Navigational charts are regularly updated to reflect changes in the airspace. As a pilot, you need to stay on top of these updates to maintain the accuracy of your navigation and guarantee flight safety. As early as now, make it a habit to check for the latest chart editions by using online resources and aviation apps, which provide real-time updates and digital access to charts. Many apps also offer interactive tutorials, quizzes, and simulated flight scenarios that can help strengthen your chart reading skills. Whether you’re a novice itching for more knowledge or an experienced pilot trying to keep up with the current best practices, staying updated on the latest chart information is important to ensure you can navigate flights confidently and safely.

Join a Pilot Community or Forum

Seasoned aviators who are part of aviation groups or pilot communities can offer insights and practical advice to inexperienced pilots.

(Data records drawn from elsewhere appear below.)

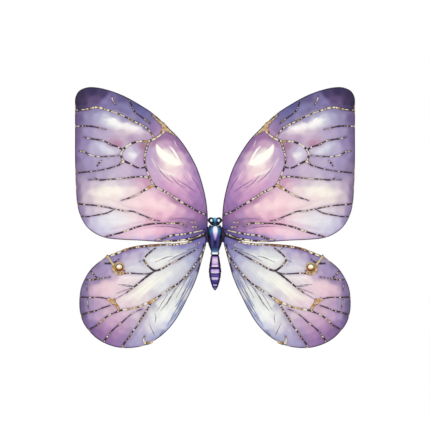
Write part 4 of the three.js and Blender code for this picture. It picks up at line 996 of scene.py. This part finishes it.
def edge_wire(wing):
    """A round wire along the outline, half the frame's thickness in radius, closed on itself."""
    loop = edge_loop(wing.edge, RIM_INSET, 1.6)
    points, quads = round_cord(loop, WIRE_RADIUS, WIRE_MIDDLE)
    count = len(loop)
    outside = soft_step(loop[:, 0], 300, 335)
    tint = wing.colour(loop) * (0.22 + 0.3 * outside)[:, None]
    metal = np.zeros(count)
    if wing.kind == "forewing":
        leading = soft_step(loop[:, 1], 90, 160) * (1 - outside)
        tint = layered(tint, 0.7 * leading, "#232048")
    else:
        cord = soft_step(loop[:, 0], 48, 62) * (loop[:, 1] > -72) * (1 - soft_step(loop[:, 0], 280, 292))
        tint = layered(tint, cord, RUSSET * (0.35 + 0.75 * wavy(count, 3, 61))[:, None])
        metal = cord * 0.3
    for index, (out, up, reach) in enumerate(EDGE_RUBS[wing.kind]):
        near = np.exp(-((loop - [out, up]) ** 2).sum(1) / reach**2)
        near = near * soft_step(wavy(count, 2.4, 70 + index), 0.1, 0.5)
        tint = layered(tint, near, GOLD * 0.6 + CREAM * 0.4)
        metal = np.maximum(metal, near * 0.7)
    return points, quads, (), {"tint": np.repeat(tint, CORD_SIDES, axis=0),
                               "metal": np.repeat(metal, CORD_SIDES)}


CLOTH_ROWS, CLOTH_COLS = 170, 200
BACK_SHADE = 0.86           # the cloth's back is this share of its front's colour


def cloth_of(wing):
    """Front and back grids a cloth's thickness apart, sewn together round the rim."""
    flat = cloth_grid(wing.edge, CLOTH_ROWS, CLOTH_COLS)
    y = wing.front(flat)
    count = len(flat)
    points = np.vstack([standing(flat, y), standing(flat, y + CLOTH_THICKNESS)])
    face = grid_faces(CLOTH_ROWS, CLOTH_COLS)
    index = np.arange(count).reshape(CLOTH_ROWS, CLOTH_COLS)
    rim = np.concatenate([index[0, :-1], index[:-1, -1], index[-1, :0:-1], index[:0:-1, 0]])
    after = np.roll(rim, -1)
    sides = np.stack([after, rim, rim + count, after + count], axis=1)
    wash = wing.colour(flat)
    return (points, np.vstack([face, face[:, ::-1] + count, sides]), (),
            {"wash": np.vstack([wash, wash * BACK_SHADE])})


def area_of(edge):
    """Shoelace area of the outline in square metres, with its width and height."""
    loop = edge_loop(edge, RIM_INSET)
    x, z = loop[:, 0] * MM, loop[:, 1] * MM
    area = abs((x * np.roll(z, -1) - z * np.roll(x, -1)).sum()) / 2
    return float(area), float(np.ptp(x)), float(np.ptp(z))


VEIN_NODES = {"forewing": ["forewing_upper_veins", "forewing_lower_veins"],
              "hindwing": ["hindwing_veins"]}


def wing_pair(kind):
    """Cloth, edge wire, gilding and ink of both wings of a kind, one side mirrored to the other."""
    wing = Wing(kind)
    makings = [("cloth", cloth_of(wing), wing.cloth, f"{kind}_fabric", [f"{kind}_panel"]),
               ("edge_wire", edge_wire(wing), WIRE_LACQUER, "wing_wire", [f"{kind}_frame"]),
               ("gilding", gilding_of(wing), GOLD_LEAF, "gilt", VEIN_NODES[kind]),
               ("ink_lines", inked_of(wing), GOLD_LEAF, "gilt", [])]
    area, width, height = area_of(wing.edge)
    for name, side in SIDES.items():
        for making, (points, quads, caps, attributes), material, slot, nodes in makings:
            points = on_side(points, side)
            build(f"{kind}_{making}_{name}", points, outward(points, quads, caps),
                                   f"{kind}_{name}", material,
                                   [f"{node}_{name}" for node in nodes], attributes)


wing_pair("forewing")
wing_pair("hindwing")


# ---------------------------------------------------------------- turned pieces

def turned_upright(profile, centre, depth=1.0, around=LATHE_SIDES, back=None, step=0.6):
    """Turns a [radius, height] profile about an upright axis; depth scales Y and back clips it."""
    line = smooth_line(profile, step) * MM
    turn = turned(around)
    x = centre[0] + line[:, :1] * np.cos(turn)
    y = centre[1] + line[:, :1] * np.sin(turn) * depth
    y = np.minimum(y, back) if back is not None else y
    z = centre[2] + np.broadcast_to(line[:, 1:], x.shape)
    points = np.stack([x, y, z], axis=2).reshape(-1, 3)
    return points, grid_faces(len(line), around, wrap=True), end_caps(len(line), around)


POLE_GAP = 0.03         # radians short of a ball's poles, where flat caps close it


def dome(radius, depth, centre, rows):
    """A ball turned about an axis along -Y, its depth forward and back being given."""
    tilt = np.linspace(POLE_GAP, np.pi - POLE_GAP, rows)
    profile = np.column_stack([radius * np.sin(tilt), depth * np.cos(tilt)])
    points, quads, caps = turned_upright(profile, (0, 0, 0), around=GLASS_SIDES, step=0.5)
    points = np.stack([points[:, 0], -points[:, 2], points[:, 1]], axis=1) + np.array(centre)
    return points, quads, caps


def centre_of(node):
    """Middle of a CAD node's box."""
    low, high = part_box(node)
    return (low + high) / 2


# ---------------------------------------------------------------- jewelled body

THORAX_LOW, THORAX_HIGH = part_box("thorax_shell")
BODY_BACK = THORAX_HIGH.y
THORAX_HALF = (THORAX_HIGH.x - THORAX_LOW.x) / 2
BODY_DEPTH = 0.8            # the body's depth as a share of its width
BODY_AXIS = (0, THORAX_LOW.y + BODY_DEPTH * THORAX_HALF, 0)

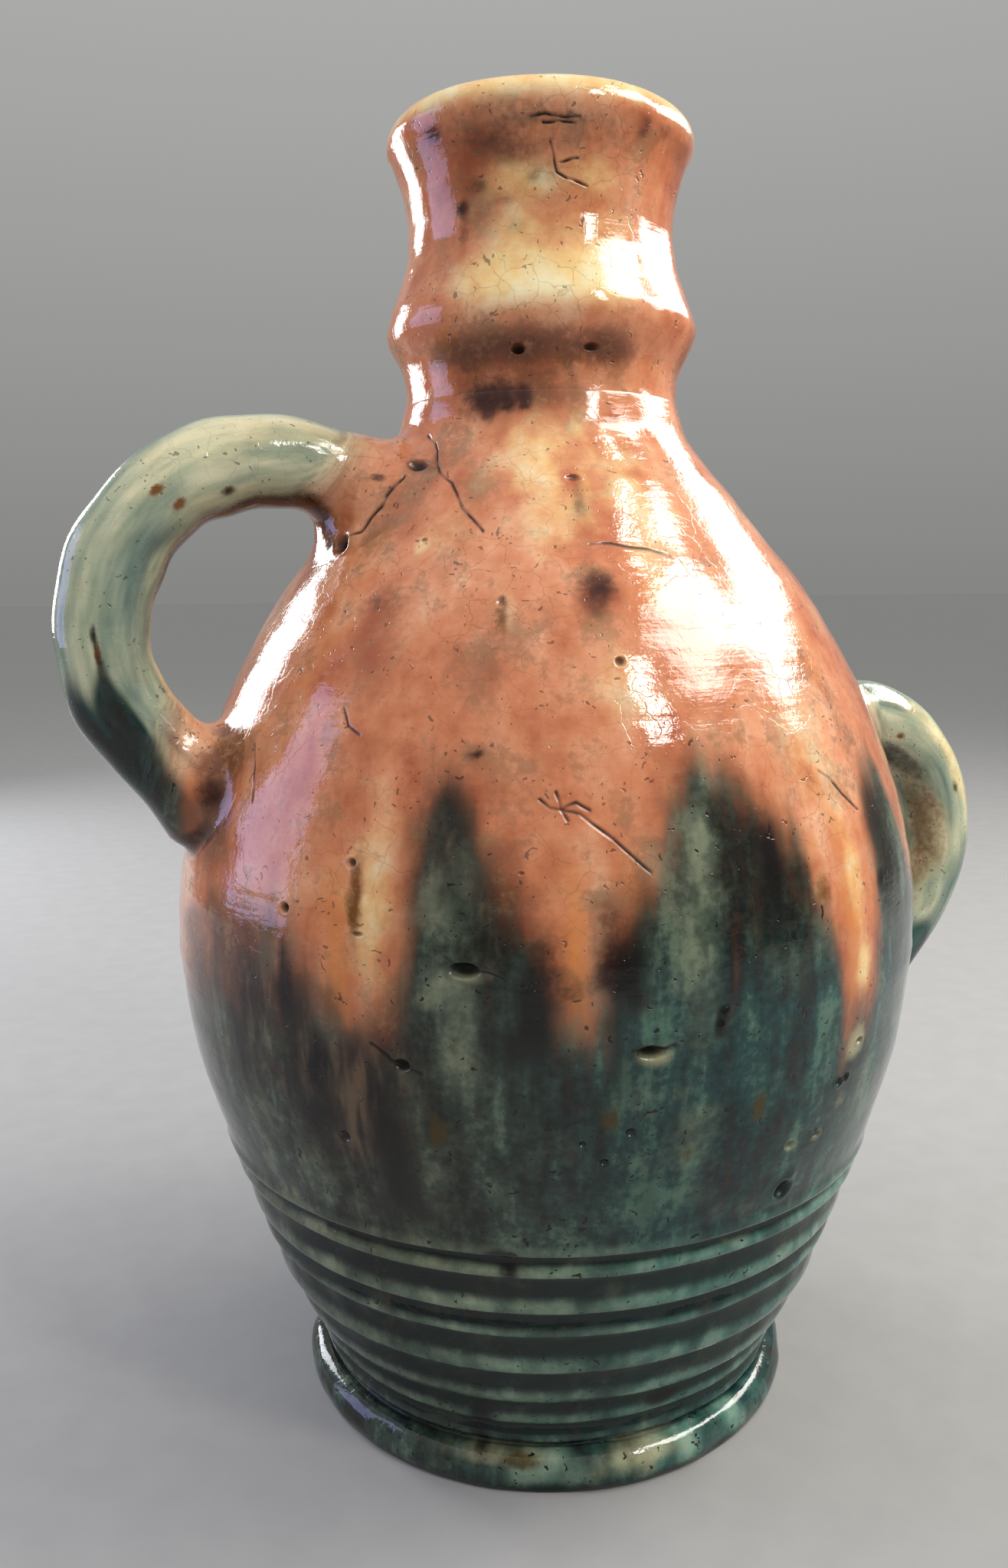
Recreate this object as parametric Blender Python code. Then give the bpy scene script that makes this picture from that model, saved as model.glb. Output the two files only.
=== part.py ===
"""A glazed stoneware vase with a ringed neck and two pulled handles set at different heights.

The clay pieces are the ones a potter joins with slip: a thrown body, a thrown neck, a coil
round the foot, two pulled handles, and a collar of soft clay pressed round each handle's ends.
Z runs up the throwing axis from the surface the vase stands on. Both handles lie in the XZ
plane, the shoulder handle on -X and the lower side handle on +X. Lengths are in metres.
"""

from math import cos, exp, pi, sin

import bmesh
import bpy
from mathutils import Matrix, Vector

# Slip seam left between two luted pieces
SEAM = 0.0003

# Foot
FOOT_CREASE_RADIUS = 0.0514
FOOT_RING_HEIGHT = 0.0078
FOOT_RING_FULLEST_HEIGHT = 0.0033
FOOT_RING_REACH = 0.0048
FOOT_STANDING_INSET = 0.0017
FLOOR_THICKNESS = 0.0080
FLOOR_CORNER = 0.0060

# Body
BELLY_HEIGHT = 0.1050
BELLY_RADIUS = 0.0820
SHOULDER_RISE = 0.1140
WAIST_RADIUS = 0.0291
BODY_WALL = 0.0055

# Shares of the rise and of the swell, from the foot's crease up to the belly
LOWER_WALL_SHAPE = (
    (0.0, 0.0),
    (0.11, 0.125),
    (0.19, 0.280),
    (0.31, 0.432),
    (0.45, 0.585),
    (0.62, 0.770),
    (0.80, 0.925),
    (1.0, 1.0),
)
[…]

In these groups, whether you join an in-person club or an online forum, you can actively participate in discussions by asking questions or sharing experiences. It’s a chance for you to learn from the collective knowledge of others that faced similar challenges in chart reading and navigation.

Your participation not only enhances your navigational chart reading skills but also connects you to a network of like-minded individuals who are passionate about aviation. This network can provide support, encouragement, and mentorship that can enrich your budding career as a pilot.

Chart Your Flight Course with Confidence and Expertise

Each step you take to internalize the tips outlined in this article will bring you closer to navigating the skies with confidence and expertise. Remember that becoming a competent pilot who is capable of expertly charting a course through the complex airspace system is a process that requires dedication, practice, and a willingness to continually learn and adapt.

If you’re struggling with navigational chart reading, do not be discouraged. This is a common challenge for many aspiring pilots, but it is one that you can overcome with persistence and the right resources. As an aviator, the sky is not the limit but your playground. With proficient chart reading skills, you are well-equipped to explore it with assurance and joy.